■ **Aim of the task**: Reproduce exactly the lines below from the one containing "const p = gb.attributes.position;" through the one containing "imported = [obj", including both, and nothing else.

■ **Material**:
——
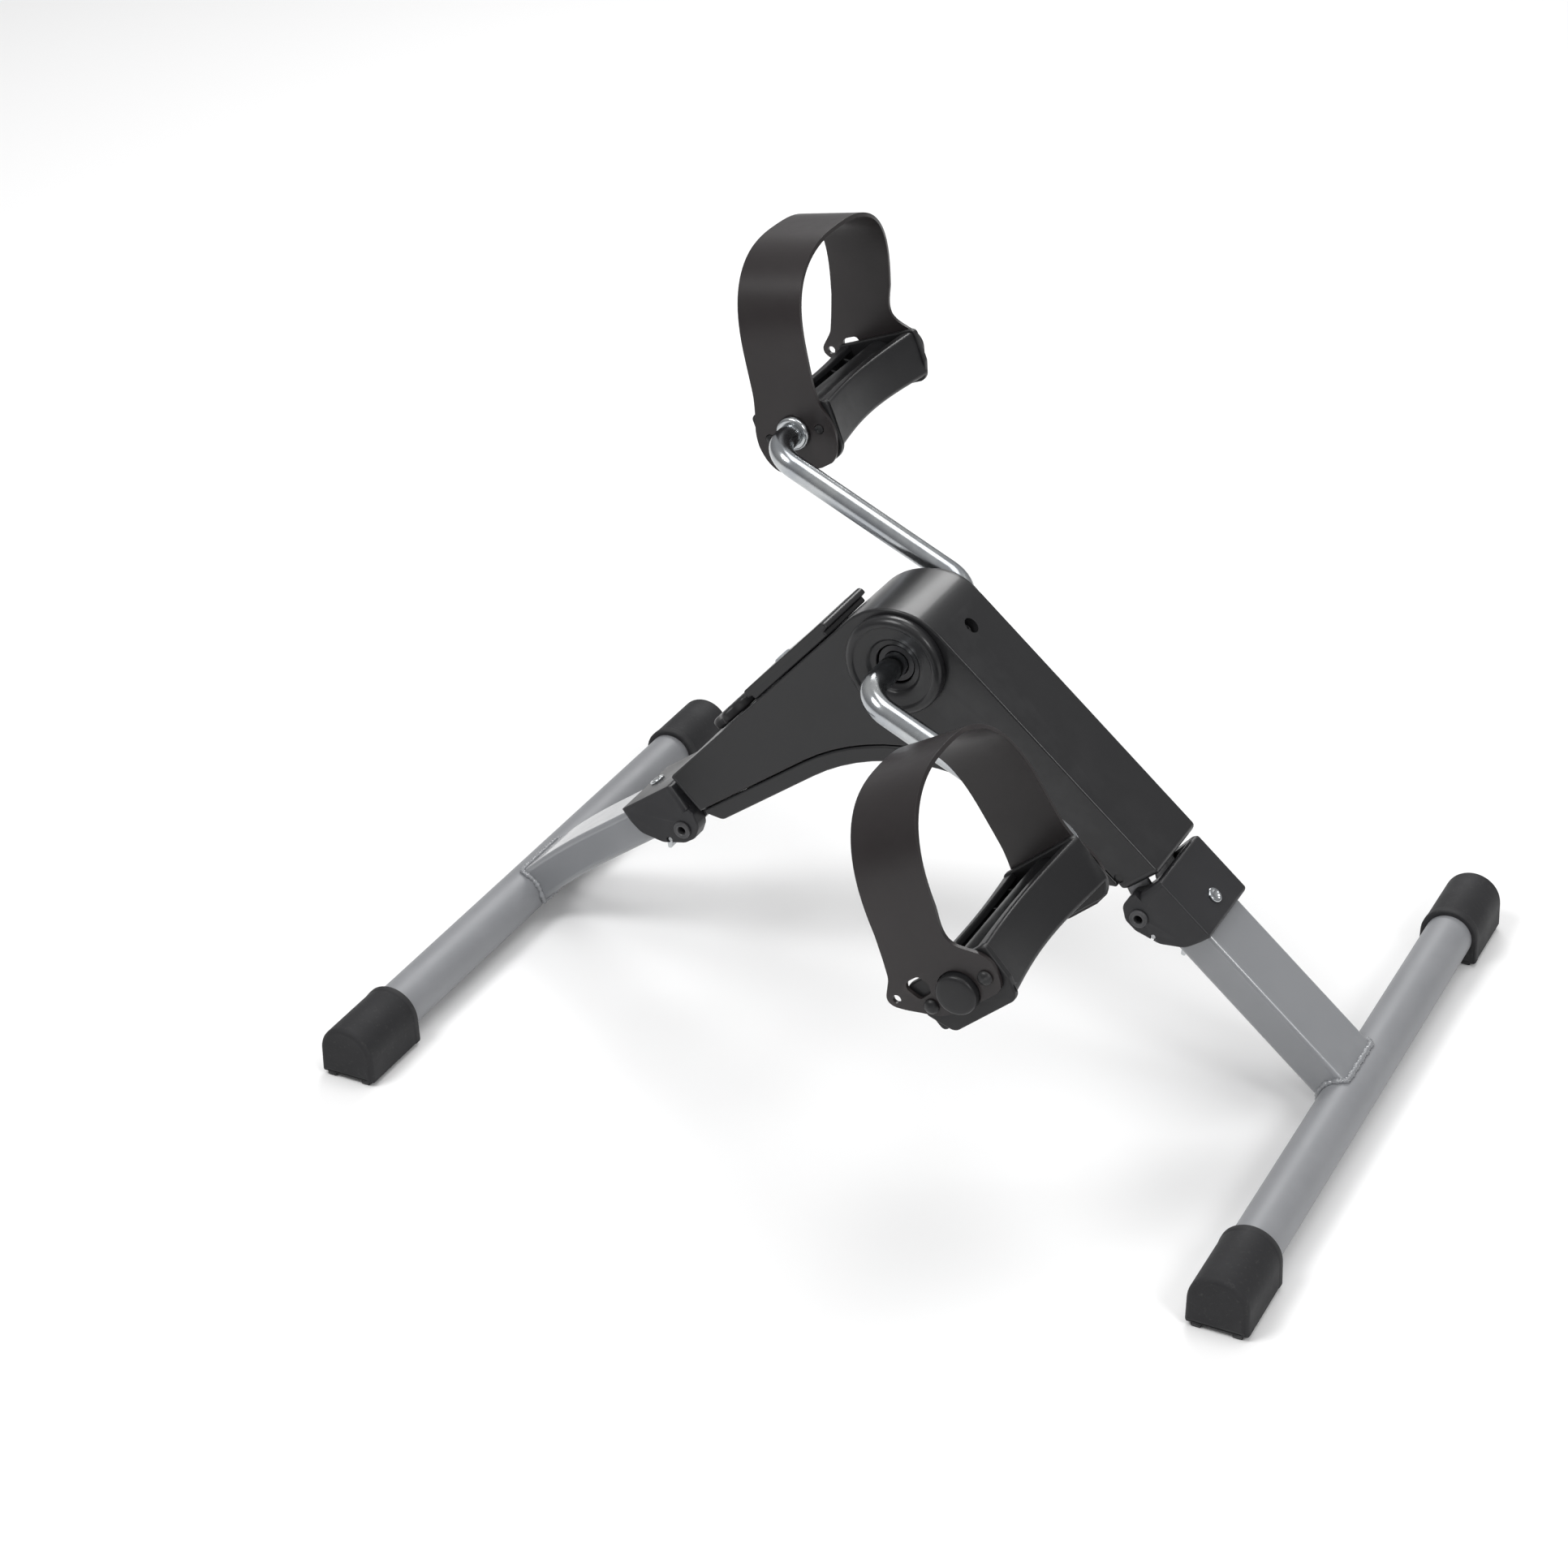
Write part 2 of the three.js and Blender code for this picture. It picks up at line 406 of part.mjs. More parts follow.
for (const [name, s, ax] of [['right', -1, axleR], ['left', 1, axleL]]) {
  const v = (x, y, z) => new THREE.Vector3(x, y, z);
  add(`crank_rod_${name}`, rod([v(CRANK_X, s * 1, CRANK_Z), v(CRANK_X, s * ARM_Y, CRANK_Z), v(ax[0], s * ARM_Y, ax[1]), v(ax[0], s * 203.4, ax[1])], BEND_R, ROD_R, 10, 46), 'plated');
  const y = (a) => s * a;
  const w = [[6.65, y(87.0)], [8.2, y(87.0)], [9.5, y(88.2)], [9.5, y(90.2)], [6.65, y(90.2)], [6.65, y(87.0)]];
  add(`axle_washer_${name}`, turnedY(s > 0 ? w : w.slice().reverse(), ...ax, 20), 'plated');
  add(`push_nut_${name}`, ring(...ax, 8.4, 6.65, Math.min(y(201.5), y(202.7)), Math.max(y(201.5), y(202.7)), 18), 'steel');
}
add('brake_drum', ring(CRANK_X, CRANK_Z, 20, 6.65, -8, 8, 32), 'steel');
add('crank_magnet', disc(CRANK_X + 14, CRANK_Z, 2.5, 8.3, 11.2, 12), 'blacksteel');

// ---------------------------------------------------------------- resistance control
{
  const kd = [-sr, cr];
  const kp = RP(KNOB_T(), REAR_N + 0.4);
  // lobed knob, its axis square to the back face
  const lobes = [];
  const K = 48;
  for (let i = 0; i < K; i++) { const a = 2 * Math.PI * i / K; const r = 17.2 + 1.1 * Math.cos(8 * a); lobes.push(new THREE.Vector2(r * Math.cos(a), r * Math.sin(a))); }
  const g = new THREE.ExtrudeGeometry(new THREE.Shape(lobes), { depth: 6.4, bevelEnabled: false });
  const q = new THREE.Quaternion().setFromUnitVectors(new THREE.Vector3(0, 0, 1), new THREE.Vector3(kd[0], 0, kd[1]));
  g.applyQuaternion(q); g.translate(kp[0], 0, kp[1]);
  const knobBore = pinAlong(RP(KNOB_T(), REAR_N - 2), kd, 3.3, 7, 0, 14);
  add('tension_knob', cut(g, knobBore), 'pedal');
  add('tension_screw', pinAlong(RP(KNOB_T(), 2), kd, 3.0, REAR_N + 4.4 - 2, 0, 14), 'steel');
  const n0 = RP(KNOB_T() - 7, 10), n1 = RP(KNOB_T() + 7, 10), n2 = RP(KNOB_T() + 7, 16), n3 = RP(KNOB_T() - 7, 16);
  add('tension_nut', cut(prism([n0, n1, n2, n3], -10, 10), pinAlong(RP(KNOB_T(), 0), kd, 3.3, 30, 0, 14)), 'steel');
  // friction band round the drum, its tail runs down to the nut
  const band = [];
  const a0 = rad(-100), a1 = rad(141.8);
  for (let i = 0; i <= 18; i++) { const a = a0 + (a1 - a0) * i / 18; band.push([CRANK_X + 22.6 * Math.cos(a), CRANK_Z + 22.6 * Math.sin(a)]); }
  const inner = [];
  for (let i = 18; i >= 0; i--) { const a = a0 + (a1 - a0) * i / 18; inner.push([CRANK_X + 20.6 * Math.cos(a), CRANK_Z + 20.6 * Math.sin(a)]); }
  const e = RP(KNOB_T() - 8.6, 12.2), e2 = RP(KNOB_T() - 8.6, 14.2);
  add('brake_band', prism([...band, e2, e, ...inner], -6.5, 6.5), 'felt');
}

// ---------------------------------------------------------------- display
{
  const base = 0.3;
  const P = (t, n) => RP(t, REAR_N + n);
  const tray = rounded([[...P(24, base), 1], [...P(24, 3), 0], [...P(20.5, 3.6), 1], [...P(20.5, 7.8), 2.6], [...P(89, 7.8), 1.5], [...P(89, 3.6), 0], [...P(86, 3), 0], [...P(86, base), 1]]);
  const shellBody = prism(tray, -22, 22);
  const room = prism([P(27, 1.8), P(83, 1.8), P(83, 5.9), P(27, 5.9)], -18.5, 18.5);
  const view = prism([P(30, 5), P(56, 5), P(56, 9), P(30, 9)], -16, 16);
  const recess = prism([P(28.6, 7.0), P(57.4, 7.0), P(57.4, 9), P(28.6, 9)], -17.4, 17.4);
  const btn = pinAlong(P(71, 4), [-sr, cr], 5.3, 6, 0, 20);
  const wire = pinAlong(P(54, -2), [-sr, cr], 2.5, 6, 0, 10);
  add('display_case', cut(shellBody, room, view, recess, btn, wire), 'shell');
  add('display_window', prism([P(28.9, 7.3), P(57.1, 7.3), P(57.1, 7.9), P(28.9, 7.9)], -17.1, 17.1), 'window');
  add('display_screen', prism([P(31, 4.9), P(55, 4.9), P(55, 6.9), P(31, 6.9)], -15, 15), 'window');
  add('circuit_board', cut(prism([P(28, 2.1), P(82, 2.1), P(82, 3.2), P(28, 3.2)], -17.5, 17.5), pinAlong(P(54, -2), [-sr, cr], 2.5, 6, 0, 10)), 'board');
  add('display_button', turned([[0, 0], [4.9, 0], [4.9, 3.6], [4.4, 4.2], [0, 4.5]], P(71, 4.4), [-sr, cr], 0, 20), 'button');
  add('reed_sensor', prism([[CRANK_X + 26, CRANK_Z - 4], [CRANK_X + 32, CRANK_Z - 4], [CRANK_X + 32, CRANK_Z + 4], [CRANK_X + 26, CRANK_Z + 4]], 8.6, 13.4), 'pedal');
}
// screw at the bottom of the round recess in the front face and two below
{
  const p = FP(299.3, 8), q = FP(299.3, 9), d = [q[0] - p[0], q[1] - p[1]];
  add('top_cover_screw', turned([[0, 0], [1.8, 0], [1.8, 3.6], [3.6, 4.2], [3.6, 5.6], [0, 5.6]], p, d, 0, 14), 'blacksteel');
  const heads = [['front', FP, 178], ['rear', GP, 200]];
  for (const [end, P, s] of heads) {
    const a = P(s, LOW_N - 1.7), b = P(s, LOW_N - 0.7), dd = [b[0] - a[0], b[1] - a[1]];
    add(`${end}_cover_screw`, turned([[0, 0], [3.3, 0], [3.8, 0.6], [3.8, 1.3], [2.0, 1.3], [2.0, 14.2], [0, 14.8]], a, dd, 0, 14), 'blacksteel');
  }
}

// ---------------------------------------------------------------- pedals
function pedal(name, s, ax, tiltDeg) {
  const c = Math.cos(rad(tiltDeg)), n = Math.sin(rad(tiltDeg));
  const P = (u, w) => [ax[0] + c * u - n * w, ax[1] + n * u + c * w];
  const slab = (pts, a, b) => prism(pts, Math.min(s * a, s * b), Math.max(s * a, s * b));
  // side plates
  const inner = rounded([[...P(-24, 13), 3], [...P(-24, -20), 10], [...P(24, -20), 10], [...P(24, 13), 3]]);
  const outer = rounded([[...P(-25, 13), 3], [...P(-25, -4), 4], [...P(-18, -16.5), 5], [...P(22, -16.5), 5], [...P(25.5, -6), 4], [...P(25.5, 13), 3]]);
  const plates = [slab(inner, PED_IN, PED_IN + 4), slab(outer, PED_OUT - 4, PED_OUT)];
  // cross bars, waisted between the plates; drawn from above (u, y) and extruded over w
  const bars = [];
  for (const q of [1, -1]) {
    const pts = [];
    const N = 10, a = PED_IN + 2, b = PED_OUT - 2;
    for (let i = 0; i <= N; i++) { const k = i / N; pts.push([q * (24.5 - 6 * Math.sin(Math.PI * k)), a + (b - a) * k]); }
    for (let i = N; i >= 0; i--) { const k = i / N; pts.push([q * (17 - 4 * Math.sin(Math.PI * k)), a + (b - a) * k]); }
    const shape = new THREE.Shape(pts.map((p) => new THREE.Vector2(p[0], s * p[1])));
    const g = new THREE.ExtrudeGeometry(shape, { depth: 26, bevelEnabled: false });
    g.translate(0, 0, -14);
    g.rotateY(-rad(tiltDeg));
    g.translate(ax[0], 0, ax[1]);
    bars.push(g);
  }
  const hub = disc(...ax, 11, Math.min(s * (PED_IN + 1), s * (PED_OUT - 1)), Math.max(s * (PED_IN + 1), s * (PED_OUT - 1)), 20);
  const rib = slab([P(-18, -2), P(18, -2), P(18, 2), P(-18, 2)], 145, 149);
  const peg = (u, w) => slab(circle(...P(u, w), 2.6, 10), PED_OUT - 1, PED_OUT + 3.6);
  const bore = disc(...ax, 8.3, -300, 300, 20);
  const body = cut(join(...plates, ...bars, hub, rib, peg(-17.3, 0), peg(17.3, 0)), bore);
  add(`pedal_body_${name}`, body, 'pedal');
  const y0 = PED_IN + 0.3, y1 = PED_OUT - 0.2;
  add(`pedal_sleeve_${name}`, ring(...ax, 8.0, 6.65, Math.min(s * y0, s * y1), Math.max(s * y0, s * y1), 20), 'nylon');
  const y = (a) => s * a;
  const cap = [[0, y(208.2)], [8.6, y(207.9)], [10.2, y(206.6)], [10.2, y(201.3)], [8.8, y(201.3)], [8.8, y(206)], [0, y(206)]];
  add(`axle_cap_${name}`, turnedY(s > 0 ? cap.slice().reverse() : cap, ...ax, 24), 'pedal');
  // strap: a tab on each plate and an arched band between them
  const tIn = [PED_IN - GAP - STRAP_T, PED_IN - GAP], tOut = [PED_OUT + GAP, PED_OUT + GAP + STRAP_T];
  const mid = (tIn[0] + tOut[1]) / 2, half = (tOut[1] - tIn[0]) / 2;
  const arch = (h) => {
    const pts = [], N = 16, base = 40, top = 94 - (half - h);
    pts.push([mid - h, -4]);
    for (let i = 0; i <= N; i++) {
      const a = Math.PI * (1 - i / N), e = 2 / 2.6;
      const cx = Math.sign(Math.cos(a)) * Math.abs(Math.cos(a)) ** e, cz = Math.abs(Math.sin(a)) ** e;
      pts.push([mid + h * cx, base + (top - base) * cz]);
    }
    pts.push([mid + h, -4]);
    return pts;
  };
  const o = arch(half), ii = arch(half - STRAP_T).reverse();
  const shape = new THREE.Shape([...o, ...ii].map((p) => new THREE.Vector2(p[0], p[1])));
  const bandG = new THREE.ExtrudeGeometry(shape, { depth: STRAP_W, bevelEnabled: false, steps: 2 });
  const pos = bandG.attributes.position;
  for (let i = 0; i < pos.count; i++) {
    const yy = pos.getX(i), w = pos.getY(i), u0 = pos.getZ(i) - STRAP_W / 2;
    const k = (yy - tIn[0]) / (tOut[1] - tIn[0]);
    const up = Math.max(0, w - 10);
    const u = u0 + (1 - k) * (0 + 0.16 * up) + k * (-11 + 0.34 * up);
    const ww = w - 0.2 * u0 * Math.min(1, up / 80);
    pos.setXYZ(i, ax[0] + c * u - n * ww, s * yy, ax[1] + n * u + c * ww);
  }
  let gb = bandG;
  if (s < 0) { // mirror changed the handedness: turn the faces
    gb = bandG.clone();
    const p = gb.attributes.position;
    for (let i = 0; i < p.count; i += 3) {
      const a = [p.getX(i), p.getY(i), p.getZ(i)], b = [p.getX(i + 1), p.getY(i + 1), p.getZ(i + 1)];
      p.setXYZ(i, ...b); p.setXYZ(i + 1, ...a);
    }
  }
  const tabIn = slab(rounded([[...P(-19, 20), 2], [...P(-24, -2), 12], [...P(-22, -22), 12], [...P(22, -21), 12], [...P(24, -2), 12], [...P(19, 20), 2]]), ...tIn);
  const tabOut = slab(rounded([[...P(-30, 24), 2], [...P(-37, 8), 6], [...P(-20, -7), 8], [...P(20, -9), 8], [...P(25, 4), 8], [...P(9, 24), 2]]), ...tOut);
  const holes = [slab(circle(...ax, 7.4, 20), 80, 100), slab(circle(...ax, 10.8, 24), 195, 210),
    slab(circle(...P(-17.3, 0), 3.0, 12), 195, 210), slab(circle(...P(17.3, 0), 3.0, 12), 195, 210), slab(circle(...P(-29, 9), 2.4, 10), 195, 210),
    slab(circle(...P(-16, -2), 2.6, 10), 80, 100), slab(circle(...P(15, -2), 2.6, 10), 80, 100)];
  add(`strap_${name}`, cut(join(gb, tabIn, tabOut), ...holes), 'strap');
}
pedal('right', -1, axleR, TILT_R);
pedal('left', 1, axleL, TILT_L);

export default root;
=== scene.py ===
"""Folding floor pedal exerciser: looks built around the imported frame."""
import bpy, math, json
from mathutils import Vector, Matrix


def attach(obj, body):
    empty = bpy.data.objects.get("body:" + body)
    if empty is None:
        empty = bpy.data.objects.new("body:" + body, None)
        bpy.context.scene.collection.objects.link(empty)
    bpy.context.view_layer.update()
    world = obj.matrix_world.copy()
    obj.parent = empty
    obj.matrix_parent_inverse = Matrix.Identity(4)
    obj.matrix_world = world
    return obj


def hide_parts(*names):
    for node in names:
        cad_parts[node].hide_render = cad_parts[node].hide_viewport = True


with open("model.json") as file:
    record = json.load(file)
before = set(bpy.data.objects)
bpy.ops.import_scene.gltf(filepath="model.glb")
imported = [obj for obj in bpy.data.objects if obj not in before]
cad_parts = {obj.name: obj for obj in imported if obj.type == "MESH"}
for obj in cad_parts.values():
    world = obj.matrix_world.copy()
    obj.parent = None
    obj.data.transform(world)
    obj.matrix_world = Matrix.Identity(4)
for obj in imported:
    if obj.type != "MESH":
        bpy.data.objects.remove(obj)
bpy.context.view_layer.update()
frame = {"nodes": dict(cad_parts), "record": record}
MM = 0.001

# ------------------------------------------------------------------ dimensions, in millimetres
BAR_X, BAR_Z, BAR_R, BAR_HALF = 237.25, 15.5, 12.7, 191.0
CAP_END, CAP_LEN = 195.5, 45.3
FRONT, REAR, GREAR = math.radians(41.8), math.radians(47.4), math.radians(36)
CX, CZ, ROD_R, ARM, ARM_A, ARM_Y = -3.1, 213.0, 6.35, 127.6, math.radians(25.9), 64.4
HALF_W, TOP_N, LOW_N, SEAM_N, REAR_N, END_S = 25.5, 17.2, -15.5, -6.0, 32.0, 151.0
PIN_S, PIN_N, LATCH_S, LATCH_N, RIVET_S, TUBE_TOP = 136.6, -10.6, 124.8, -12.6, 119.0, 124.0
PED_IN, PED_OUT, KNOB_T = 93.0, 201.0, 112.0
cf, sf, cr, sr, cg, sg = math.cos(FRONT), math.sin(FRONT), math.cos(REAR), math.sin(REAR), math.cos(GREAR), math.sin(GREAR)


def FP(s, n): return (BAR_X - cf * s + sf * n, BAR_Z + sf * s + cf * n)
def RP(t, n): return (CX - cr * t - sr * n, CZ - sr * t + cr * n)
def GP(s, n): return (-125 + cg * (s - 150) - sg * n, 102 + sg * (s - 150) + cg * n)


AX_R = (CX + ARM * math.cos(ARM_A), CZ - ARM * math.sin(ARM_A))
AX_L = (CX - ARM * math.cos(ARM_A), CZ + ARM * math.sin(ARM_A))


# ------------------------------------------------------------------ 2-D tools
def meet(p, p2, q, q2):
    d, e = (p2[0] - p[0], p2[1] - p[1]), (q2[0] - q[0], q2[1] - q[1])
    k = ((q[0] - p[0]) * e[1] - (q[1] - p[1]) * e[0]) / (d[0] * e[1] - d[1] * e[0])
    return (p[0] + d[0] * k, p[1] + d[1] * k)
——
■ **Reply to the task**:
    const p = gb.attributes.position;
    for (let i = 0; i < p.count; i += 3) {
      const a = [p.getX(i), p.getY(i), p.getZ(i)], b = [p.getX(i + 1), p.getY(i + 1), p.getZ(i + 1)];
      p.setXYZ(i, ...b); p.setXYZ(i + 1, ...a);
    }
  }
  const tabIn = slab(rounded([[...P(-19, 20), 2], [...P(-24, -2), 12], [...P(-22, -22), 12], [...P(22, -21), 12], [...P(24, -2), 12], [...P(19, 20), 2]]), ...tIn);
  const tabOut = slab(rounded([[...P(-30, 24), 2], [...P(-37, 8), 6], [...P(-20, -7), 8], [...P(20, -9), 8], [...P(25, 4), 8], [...P(9, 24), 2]]), ...tOut);
  const holes = [slab(circle(...ax, 7.4, 20), 80, 100), slab(circle(...ax, 10.8, 24), 195, 210),
    slab(circle(...P(-17.3, 0), 3.0, 12), 195, 210), slab(circle(...P(17.3, 0), 3.0, 12), 195, 210), slab(circle(...P(-29, 9), 2.4, 10), 195, 210),
    slab(circle(...P(-16, -2), 2.6, 10), 80, 100), slab(circle(...P(15, -2), 2.6, 10), 80, 100)];
  add(`strap_${name}`, cut(join(gb, tabIn, tabOut), ...holes), 'strap');
}
pedal('right', -1, axleR, TILT_R);
pedal('left', 1, axleL, TILT_L);

export default root;
=== scene.py ===
"""Folding floor pedal exerciser: looks built around the imported frame."""
import bpy, math, json
from mathutils import Vector, Matrix


def attach(obj, body):
    empty = bpy.data.objects.get("body:" + body)
    if empty is None:
        empty = bpy.data.objects.new("body:" + body, None)
        bpy.context.scene.collection.objects.link(empty)
    bpy.context.view_layer.update()
    world = obj.matrix_world.copy()
    obj.parent = empty
    obj.matrix_parent_inverse = Matrix.Identity(4)
    obj.matrix_world = world
    return obj


def hide_parts(*names):
    for node in names:
        cad_parts[node].hide_render = cad_parts[node].hide_viewport = True


with open("model.json") as file:
    record = json.load(file)
before = set(bpy.data.objects)
bpy.ops.import_scene.gltf(filepath="model.glb")
imported = [obj for obj in bpy.data.objects if obj not in before]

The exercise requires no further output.